# Please help my inconsitent iron play..



## Coreyk31 (May 12, 2006)

Ok here is the deal... My driver play is amazing.. Long and straight.. Very consitent!! where i run into trouble is my approach irons. Now im not new to the sport so i feel i have the ability to analyze and correct what i do wrong.. what i feel i lack is the ability come down on the ball with the club instead of sweeping it...cause i think i take my swing with my driver over to my iron game so i keep thinking that i need to sweep the ball.. this is obviously wrong.. If i can swing down on the ball i will strike the ball first then the ground making a good consitent divot, and also getting good spin on the ball... Now the problem im having is actually getting into the habit of doing this.. so if anyone has any drill or anything that can help me practice swinging down on the ball getting better contact, etc.. i would greatly appreciate it.. i feel this is the key to making my game 100% better.. Thank you


----------



## fitz-uk (Apr 28, 2006)

One thing to keep an eye on is the ball position, for your driver the ball will be positioned towards your inside front heel, so that the club head will impact on a rising trajectory.

When playing your irons, the ball should be towards the middle of your stance so that you are hitting the ball at the bottom of your swing plane.
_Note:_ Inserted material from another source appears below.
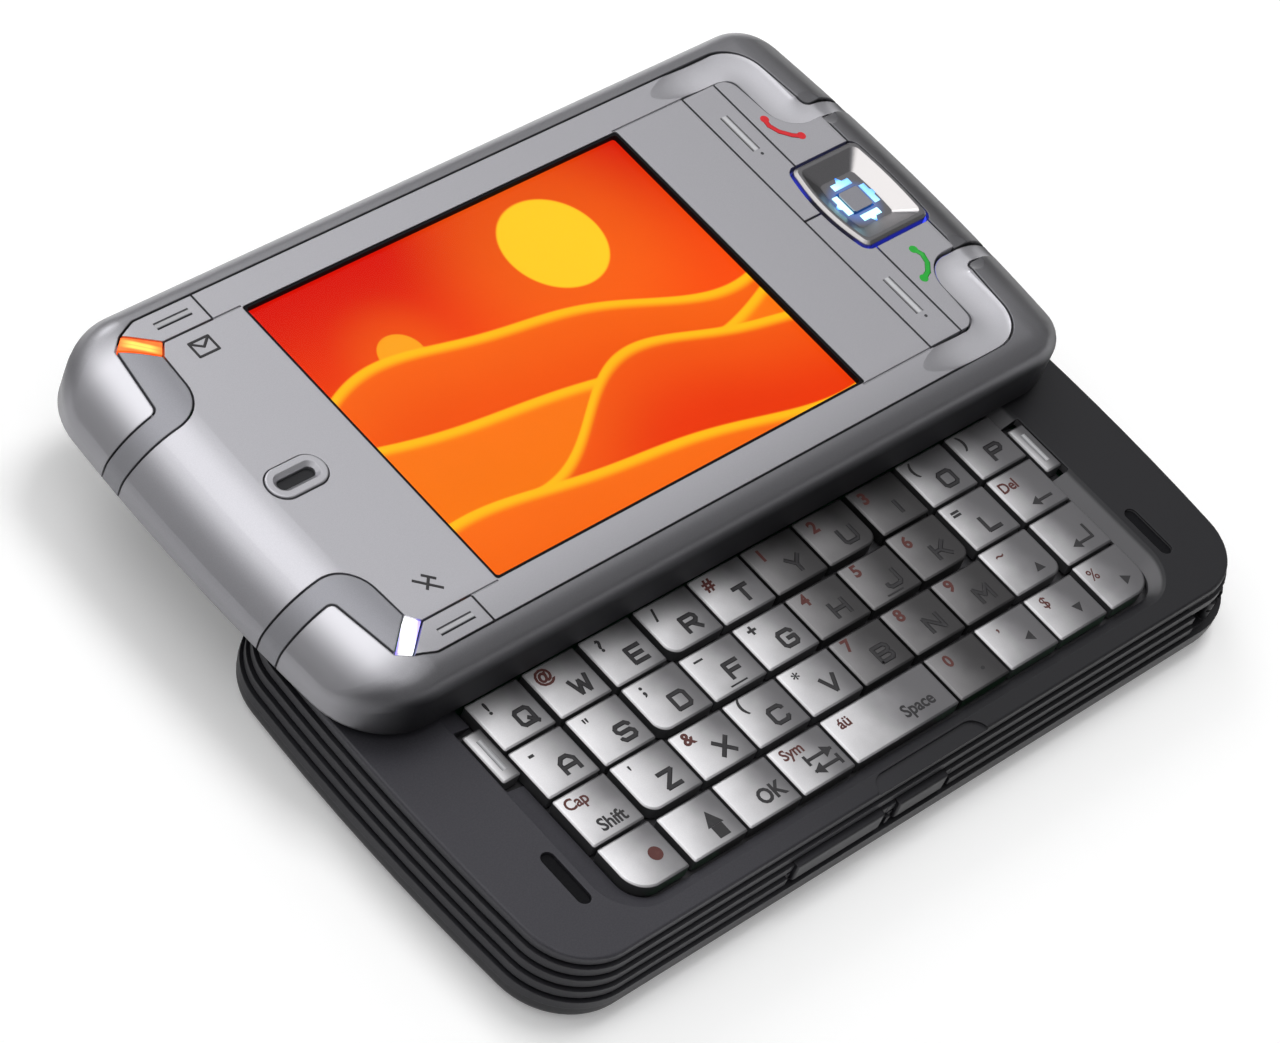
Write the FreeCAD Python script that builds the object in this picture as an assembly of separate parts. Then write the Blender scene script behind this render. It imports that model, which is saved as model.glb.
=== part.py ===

Id recommend looking at the books by Dave Pelz, his short game bible is well worth a read. Too much to go into here, but essentially he theorises that there should be different swings for different parts of your game, power - driving, finesse - approach shots, etc.


----------



## Prea (May 11, 2006)

Coreyk31 said:


> so if anyone has any drill or anything that can help me practice swinging down on the ball getting better contact, etc.. i would greatly appreciate it


The way I practice staying down on the ball is that I found an old Junior club in my garage and I just swing that and make sure that I am getting a good downswing on the ball.


----------



## cwdusheke (Apr 29, 2006)

*re: iron play*

Your problem is very similiar to mine. My favorite clubs are the driver and fairway woods, because I can hit them long and straight. Most likely you do this is because you have a good sweeping swing. Most like you don't like your irons is because of this same sweeping swing. You see a good iron player comes in a steep angle of attack. A good wood's player comes in at a shallow angle of attack. Some one that can do both is called a pro or at least scratch player. I had this same problem and I ended up going to the driving range and working it out. I would alternate between my driver and irons on every other shot. I would try to simulate my first two shots like I was on an actual golf course. 

For example, I imagine I am teeing off and I would use my driver. I would then I imaging I am now 130 to 140 yards from the green. I would then grab my 8i or 9i and swing.

I would try this and I think you will start to become more consistent with your irons.

If all else fails, buy some hybrids with 31, 34, 38 degree lofts and use them instead of your irons. When you swing them it will feel like a fairway wood.

Good luck.


----------